Towards a new republic

On 1 March 2019 the Employment (Miscellaneous Provisions) Act (2017) will come into effect. This is to be welcomed; it is a step in the right direction for workers’ rights.

We must always be aware that we are up against a formidable enemy in capitalism. The nature of capitalism is to secure maximum profit, and the introduction of this act will slow down the exploitation of workers. It certainly will not stop it.

Employers will always find new ways to get around laws. Under this legislation, workers will have to keep their heads down for twelve months in order to secure a decent number of hours for their contract. Work of a “casual nature” is exempt, and of course short-term contracts are still legal.

This legislation was achieved in no small part as a result of the strike by members of Mandate in Dunne’s Stores. This goes to show that nothing is gained by workers without a struggle. The legislation is a victory for workers and their unions; it improves conditions, in that secure hours = better future.

It does not, however, give workers power.
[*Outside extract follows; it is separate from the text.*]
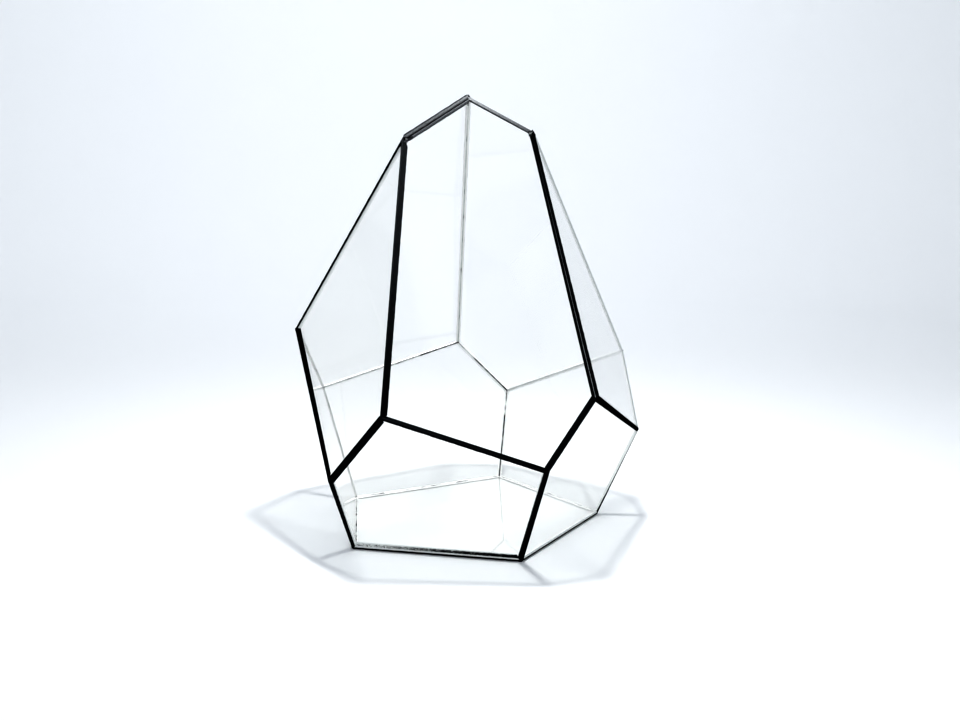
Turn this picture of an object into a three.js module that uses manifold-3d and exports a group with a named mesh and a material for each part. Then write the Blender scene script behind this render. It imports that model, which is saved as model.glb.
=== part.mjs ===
// Geometric glass terrarium: ten clear panes, each edged with copper foil and joined by soldered seams.
// One side is left open: its edge is a soldered rim. Millimetres, +Z up, the open side faces -Y.
import * as THREE from 'three';
import { mergeVertices } from 'three/addons/utils/BufferGeometryUtils.js';
import Module from 'manifold-3d';

const wasm = await Module();
wasm.setup();

// Every side of the terrarium lies in a plane. bearing is the compass angle that it faces in plan, from +X
// towards +Y; lean is how far it looks up (+) or down (-); reach is its distance from the base's middle.
const sides = {
  base: { bearing: 0, lean: -90, reach: 0 },
  lower_front: { bearing: 256.5, lean: -18, reach: 86 },
  lower_front_right: { bearing: 324.5, lean: -20, reach: 81.5 },
  lower_back_right: { bearing: 34.5, lean: -19, reach: 87.5 },
  lower_back: { bearing: 115.5, lean: -19, reach: 77.5 },
  lower_left: { bearing: 182.5, lean: -16.5, reach: 88.5 },
  opening: { bearing: 269.5, lean: 23.5, reach: 149 },
  upper_right: { bearing: 341, lean: 19, reach: 149 },
  upper_back_right: { bearing: 58, lean: 32, reach: 164 },
  upper_back_left: { bearing: 127, lean: 30, reach: 158.5 },
  upper_left: { bearing: 214.5, lean: 17, reach: 146.5 },
};

// Stock and workmanship
const glassThickness = 3;
const foilThickness = 0.1;
const film = 0.1; // clearance between glass and foil, and between foil and solder
const lap = 0.6; // how far foil and solder reach over each face of a pane
const seamRoom = 0.7; // from a pane's inner edge to the middle of its joint
const rimWall = 0.6; // solder beyond the foil on a free edge
const beadHeight = 0.9; // solder above the faces of the glass
const beadRadius = 2; // rounding of a seam along the outside of the body
const rimRadius = 0.8; // rounding of the rim's two edges
const featherEdge = 0.3; // bevel where solder runs out on the glass
const mitreGap = 0.3; // between the ends of the seams that meet at a corner

const skin = 2 * film + foilThickness; // from glass to solder
const arcSteps = 4;
const overrun = 15; // extra length of a seam before its ends are mitred
const blockSize = 60; // a cutting block, larger than any seam's end

const glass = new THREE.MeshStandardMaterial({
  color: 0xeef4f1, roughness: 0.02, metalness: 0, transparent: true, opacity: 0.25,
});
const foil = new THREE.MeshStandardMaterial({ color: 0xc9cbc8, roughness: 0.35, metalness: 1 });
const solder = new THREE.MeshStandardMaterial({ color: 0x15171a, roughness: 0.4, metalness: 0.8 });

// ---- The body that the sides enclose ----

function planeOf({ bearing, lean, reach }) {
  const normal = new THREE.Vector3().setFromSphericalCoords(
    1, Math.PI / 2 - THREE.MathUtils.degToRad(lean), THREE.MathUtils.degToRad(bearing));
  // setFromSphericalCoords has its pole on Y: turn it to Z, with bearing 0 on +X.
  return new THREE.Plane(new THREE.Vector3(normal.z, normal.x, normal.y), -reach);
}

const planes = new Map(Object.entries(sides).map(([name, side]) => [name, planeOf(side)]));
const names = [...planes.keys()];

// The point that three planes share.
function meet(...three) {
  const normals = new THREE.Matrix3().set(...three.flatMap((plane) => plane.normal.toArray()));
  return new THREE.Vector3(...three.map((plane) => -plane.constant)).applyMatrix3(normals.invert());
}

// A corner is where three sides meet, on or behind all the others.
function findCorners() {
  const corners = [];
  names.forEach((a, i) => names.slice(i + 1).forEach((b, j) => names.slice(i + j + 2).forEach((c) => {
    const point = meet(planes.get(a), planes.get(b), planes.get(c));
    const others = names.filter((name) => ![a, b, c].includes(name));
    if (others.every((name) => planes.get(name).distanceToPoint(point) < 0)) {
      corners.push({ point, sides: [a, b, c] });
    }
  })));
  return corners;
}

const corners = findCorners();
const cornersOf = (...wanted) => corners.filter((corner) => wanted.every((name) => corner.sides.includes(name)));

// An edge is shared by two sides and runs between two corners.
const edges = names.flatMap((a, i) => names.slice(i + 1).map((b) => ({ sides: [a, b], ends: cornersOf(a, b) })))
  .filter((edge) => edge.ends.length === 2);

// Direction in side a, square to its edge with side b, pointing out over the edge.
function outwardAcross(a, b) {
  return planes.get(b).normal.clone().projectOnPlane(planes.get(a).normal).normalize();
}

// Half the angle by which the body turns from side a to side b.
const halfTurn = (a, b) => planes.get(a).normal.angleTo(planes.get(b).normal) / 2;

// ---- Panes ----

// A pane's square-cut edge stands back from the body's edge, so that its inner arris clears the next pane.
function edgeInset(a, b) {
  return b === 'opening' ? rimWall + skin : glassThickness * Math.tan(halfTurn(a, b)) + seamRoom;
}

// Placement of a side: its middle, with x level and z pointing out.
function frameOf(name) {
  const ownCorners = cornersOf(name);
  const middle = ownCorners.reduce((sum, corner) => sum.add(corner.point), new THREE.Vector3())
    .divideScalar(ownCorners.length);
  const out = planes.get(name).normal;
  const level = name === 'base' ? new THREE.Vector3(1, 0, 0) : new THREE.Vector3(0, 0, 1).cross(out).normalize();
  return new THREE.Matrix4().makeBasis(level, out.clone().cross(level), out).setPosition(middle);
}

// The pane's outline in its own frame, moved out by grow.
function paneOutline(name, grow) {
  const toLocal = frameOf(name).invert();
  const cuts = edges.filter((edge) => edge.sides.includes(name)).map((edge) => {
    const other = edge.sides.find((side) => side !== name);
    const across = outwardAcross(name, other);
    const cut = new THREE.Plane().setFromNormalAndCoplanarPoint(across, edge.ends[0].point);
    cut.constant += edgeInset(name, other) - grow;
    const local = across.clone().transformDirection(toLocal);
    return { cut, angle: Math.atan2(local.y, local.x) };
  }).sort((first, second) => first.angle - second.angle);
  const outline = cuts.map(({ cut }, i) => {
    const next = cuts[(i + 1) % cuts.length].cut;
    const point = meet(planes.get(name), cut, next).applyMatrix4(toLocal);
    return new THREE.Vector2(point.x, point.y);
  });
  return new THREE.Shape(outline);
}

// A block with the pane's outline, from bottom to top along the pane's own z.
function paneBlock(name, grow, bottom, top) {
  const block = new THREE.ExtrudeGeometry(paneOutline(name, grow), { depth: top - bottom, bevelEnabled: false });
  return block.translate(0, 0, bottom);
}

// ---- Joining and cutting ----

function toSolid(geometry) {
  const bare = geometry.index ? geometry.toNonIndexed() : geometry.clone();
  bare.deleteAttribute('normal');
  bare.deleteAttribute('uv');
  const merged = mergeVertices(bare, 1e-4);
  return new wasm.Manifold(new wasm.Mesh({
    numProp: 3,
    vertProperties: new Float32Array(merged.attributes.position.array),
    triVerts: new Uint32Array(merged.index.array),
  }));
}

function toGeometry(solid) {
  const mesh = solid.getMesh();
  const geometry = new THREE.BufferGeometry();
  geometry.setAttribute('position', new THREE.BufferAttribute(mesh.vertProperties, 3));
  geometry.setIndex(new THREE.BufferAttribute(mesh.triVerts, 1));
  const faceted = geometry.toNonIndexed();
  faceted.computeVertexNormals();
  return faceted;
}

// A block that fills the outer side of a plane, around a point on it.
function cuttingBlock(point, outward) {
  const block = new THREE.BoxGeometry(blockSize, blockSize, blockSize).translate(0, 0, blockSize / 2);
  const turn = new THREE.Quaternion().setFromUnitVectors(new THREE.Vector3(0, 0, 1), outward);
  return toSolid(block.applyQuaternion(turn).translate(...point.toArray()));
}

// Foil is a channel folded round the pane's edge: a block, less the glass and less a window in its middle.
function foilChannel(name) {
  const shell = film + foilThickness;
  const block = toSolid(paneBlock(name, shell, -glassThickness - shell, shell));
  const bed = toSolid(paneBlock(name, film, -glassThickness - film, film));
  const window = toSolid(paneBlock(name, -lap, -2 * glassThickness, glassThickness));
  return toGeometry(block.subtract(bed).subtract(window));
}

// ---- Soldered seams ----

// Section of a seam between two panes: a rounded bead outside, a web between the panes, a fillet inside.
// x runs across the seam and y outwards, with the body's edge at the origin.
function seamSection(half) {
  const into = new THREE.Vector2(Math.cos(half), -Math.sin(half)); // along the right-hand pane
  const out = new THREE.Vector2(Math.sin(half), Math.cos(half)); // square to it
  const at = (along, above) => into.clone().multiplyScalar(along).addScaledVector(out, above);
  const glassEdge = glassThickness * Math.tan(half) + seamRoom;
  const reach = glassEdge + lap;
  const inside = -glassThickness;
  const arcMiddle = (beadHeight - beadRadius) / Math.cos(half);
  const right = [];
  for (let i = 0; i <= arcSteps; i++) {
    const angle = half * i / arcSteps;
    right.push(new THREE.Vector2(Math.sin(angle), Math.cos(angle)).multiplyScalar(beadRadius));
    right[i].y += arcMiddle;
  }
  right.push(at(reach - featherEdge, beadHeight), at(reach, skin + featherEdge / 2), at(reach, skin));
  right.push(at(glassEdge - skin, skin), at(glassEdge - skin, inside - skin));
  right.push(at(reach, inside - skin), at(reach, inside - skin - featherEdge / 2));
  return new THREE.Shape(mirrored(right));
}

// Closes a right-hand run of points with its mirror image about x = 0.
function mirrored(right) {
  const left = right.filter((point) => Math.abs(point.x) > 1e-6).map((point) => new THREE.Vector2(-point.x, point.y));
  return [...right, ...left.reverse()];
}

// Section of the rim on a free edge: a channel round the foil, with its two outer edges rounded.
// x runs into the pane from the body's edge, and y out of the pane.
function rimSection() {
  const reach = rimWall + skin + lap;
  const top = beadHeight;
  const bottom = -glassThickness - beadHeight;
  const shape = new THREE.Shape();
  shape.moveTo(rimRadius, top);
  shape.absarc(rimRadius, top - rimRadius, rimRadius, Math.PI / 2, Math.PI);
  shape.absarc(rimRadius, bottom + rimRadius, rimRadius, Math.PI, 1.5 * Math.PI);
  shape.lineTo(reach - featherEdge, bottom);
  shape.lineTo(reach, -glassThickness - skin - featherEdge / 2);
  shape.lineTo(reach, -glassThickness - skin);
  shape.lineTo(rimWall, -glassThickness - skin);
  shape.lineTo(rimWall, skin);
  shape.lineTo(reach, skin);
  shape.lineTo(reach, skin + featherEdge / 2);
  shape.lineTo(reach - featherEdge, top);
  return shape;
}

// Placement of a seam: the middle of its edge, with z along it. A rim's y is its pane's outward normal,
// and a joint's y points out midway between its two panes.
function seamFrame(edge) {
  const [start, end] = edge.ends.map((corner) => corner.point);
  const pane = edge.sides.find((name) => name !== 'opening');
  const isRim = edge.sides.includes('opening');
  const normals = edge.sides.map((name) => planes.get(name).normal);
  const out = isRim ? planes.get(pane).normal.clone() : normals[0].clone().add(normals[1]).normalize();
  const along = end.clone().sub(start).normalize();
  let across = out.clone().cross(along);
  if (isRim && across.dot(outwardAcross(pane, 'opening')) > 0) {
    along.negate();
    across = across.negate();
  }
  return new THREE.Matrix4().makeBasis(across, out, along).setPosition(start.clone().lerp(end, 0.5));
}

// The plane that parts this edge's seam from its neighbour's at a corner. It holds the line into the body
// at one depth from all three sides, and halves the angle between the two edges in the side that they share.
function mitrePlane(edge, corner, shared) {
  const third = corner.sides.find((name) => !edge.sides.includes(name));
  const inward = meet(...corner.sides.map((name) => new THREE.Plane(planes.get(name).normal, 1)));
  const runFrom = (sidePair) => {
    const farEnd = cornersOf(...sidePair).find((other) => other !== corner);
    return farEnd.point.clone().sub(corner.point).normalize();
  };
  const ownRun = runFrom(edge.sides);
  const halving = ownRun.clone().add(runFrom([shared, third]));
  const outward = inward.cross(halving).normalize();
  return outward.dot(ownRun) > 0 ? outward.negate() : outward;
}

function seamGeometry(edge) {
  const length = edge.ends[0].point.distanceTo(edge.ends[1].point) + 2 * overrun;
  const isRim = edge.sides.includes('opening');
  const section = isRim ? rimSection() : seamSection(halfTurn(...edge.sides));
  const bar = new THREE.ExtrudeGeometry(section, { depth: length, bevelEnabled: false, curveSegments: arcSteps });
  const frame = seamFrame(edge);
  let solid = toSolid(bar.translate(0, 0, -length / 2).applyMatrix4(frame));
  for (const corner of edge.ends) {
    for (const shared of edge.sides) {
      const outward = mitrePlane(edge, corner, shared);
      solid = solid.subtract(cuttingBlock(corner.point.clone().addScaledVector(outward, -mitreGap / 2), outward));
    }
  }
  return toGeometry(solid).applyMatrix4(frame.invert());
}

// ---- Assembly ----

const group = new THREE.Group();

function place(name, geometry, material, frame) {
  const mesh = new THREE.Mesh(geometry, material);
  mesh.name = name;
  frame.decompose(mesh.position, mesh.quaternion, mesh.scale);
  group.add(mesh);
}

for (const name of names.filter((side) => side !== 'opening')) {
  place(`pane_${name}`, paneBlock(name, 0, -glassThickness, 0), glass, frameOf(name));
  place(`foil_${name}`, foilChannel(name), foil, frameOf(name));
}

for (const edge of edges) {
  const isRim = edge.sides.includes('opening');
  const label = isRim ? `rim_${edge.sides.find((name) => name !== 'opening')}` : `seam_${edge.sides.join('_')}`;
  place(label, seamGeometry(edge), solder, seamFrame(edge));
}

// The terrarium stands on the flat underside of its base seams, with the middle of its outline at the origin.
const extent = new THREE.Box3().setFromObject(group, true);
const middle = extent.getCenter(new THREE.Vector3());
group.position.set(-middle.x, -middle.y, -extent.min.z);

export default group;
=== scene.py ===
"""The look of a geometric glass terrarium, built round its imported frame.

Ten panes of clear float glass keep the frame's own solids. Each is edged with a strip of silver-backed
copper tape, and the panes are joined by hand-run solder under a black patina. Tape, seams, rims and corner
joints are surfaces worked out here with numpy, in metres and in the frame's own axes: +Z up, -Y out of the
open side.
"""

from __future__ import annotations

import itertools
import logging
import math
from dataclasses import dataclass, field
from enum import Enum
from typing import Any

import bmesh
import bpy
import numpy as np
from mathutils import Euler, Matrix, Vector

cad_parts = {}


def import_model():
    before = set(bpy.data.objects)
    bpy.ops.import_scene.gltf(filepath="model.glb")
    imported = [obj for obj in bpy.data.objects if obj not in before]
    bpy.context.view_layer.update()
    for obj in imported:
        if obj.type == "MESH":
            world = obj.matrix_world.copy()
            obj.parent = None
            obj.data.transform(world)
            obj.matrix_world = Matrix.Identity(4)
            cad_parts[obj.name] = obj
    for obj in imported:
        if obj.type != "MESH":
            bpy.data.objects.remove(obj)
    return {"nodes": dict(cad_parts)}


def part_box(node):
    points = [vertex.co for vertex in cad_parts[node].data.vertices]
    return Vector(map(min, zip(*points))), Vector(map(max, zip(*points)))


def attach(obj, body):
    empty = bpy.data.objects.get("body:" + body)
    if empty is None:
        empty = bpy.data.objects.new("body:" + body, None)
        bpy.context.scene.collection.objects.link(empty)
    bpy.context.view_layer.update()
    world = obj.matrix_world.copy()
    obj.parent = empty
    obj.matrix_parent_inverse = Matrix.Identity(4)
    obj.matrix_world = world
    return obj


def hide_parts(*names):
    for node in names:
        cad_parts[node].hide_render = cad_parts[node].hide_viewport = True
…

Fianna Fáil and others in the establishment are willing (when forced) to give in and support legislation such as this; but they will fight tooth and nail against any change in the law that would tip the balance of power towards labour and away from capital.

One of the main strategies of the neo-liberal project is to weaken the trade union movement. This has been achieved in large part through anti-worker legislation, for example the Industrial Relations Act (1990). The winning of this new legislation should mark the beginning of rebuilding labour’s power.

We still don’t have full collective bargaining rights, union recognition, or the right of access. Achieving these would give real power to workers, to enable them to fight for much more and put us firmly in the driving seat of workers’ demands.

If the working class are to regain any of the lost ground we must organise to have all anti-labour legislation repealed. This will give us back the power to take on the Government and employers. We must organise and push our demands much further than everyday work issues in order to raise class-consciousness, to build union membership and labour power.

Before the last budget SIPTU drew attention to the amount of money that was being lost to the exchequer from the special VAT rate for the tourism industry. The Government itself admitted that an extra €520 million could have been raised if the rate had been increased to 13½ per cent for 2018, and that a total of €2.6 billion had been lost to the exchequer since its introduction.

This is an industry that is making a profit ranging from €23,000 per hotel room in Dublin to €11,000 in the west of Ireland. These losses to the exchequer exclude all the money invested by the state in tourism and in advertising Ireland abroad—all done to boost the tourism industry and its private profits.

What the state should be doing is investing this money in state-owned hotels, restaurants and other facilities so that 100 per cent of the profits, and not just a small proportion, would go to the exchequer rather than into private hands. These profits would be reinvested in more hotels and a state tourist industry to further boost the state’s income, rather than subsidising privately owned companies.

It’s the very same situation as in housing, where the state subsidises landlords, builders and ultimately private profits instead of building public housing for the citizens to live in.

Unions, instead of scratching the surface by demanding higher VAT for hotels, must push much further by calling for the public ownership of industry for the benefit of society. There is little point in having motions on privatisation passed at union conferences unless these policies are actively pursued afterwards.

In recent years the only thing the state took into public ownership was private banking debt. At the same time waiting-lists for hospitals and housing exploded, because of “austerity” cuts. Rents have gone through the roof, while nurses are on poverty wages. The privateers get all the gains as the citizens are forced into the precariousness of private rented accommodation.

Bus Éireann, which is threatened with the loss of a further 10 per cent of routes as the state attempts to privatise public transport, is told that profitable commercial routes, such as Expressway, cannot be used to subsidise the public transport service. This is the other end of the neo-liberal project, as the state withdraws from the provision of public services, choosing to surrender these income streams to private owners.

Who in Ireland will complain if we subsidise health, education and housing from profits that at present are taken by the capitalist class, to the detriment of the citizens? We must attack capitalism itself for more radical and profound change that will transform society for the common good.

We have paid dearly at the hands of Fine Gael and Fianna Fáil. So, as the centenary of the first Dáil approaches, it’s time we got off our knees in a united front of unions, communities, republicans and socialists and fought for system change, to rid Ireland once and for all of the gombeenmen who seized power after the Rising.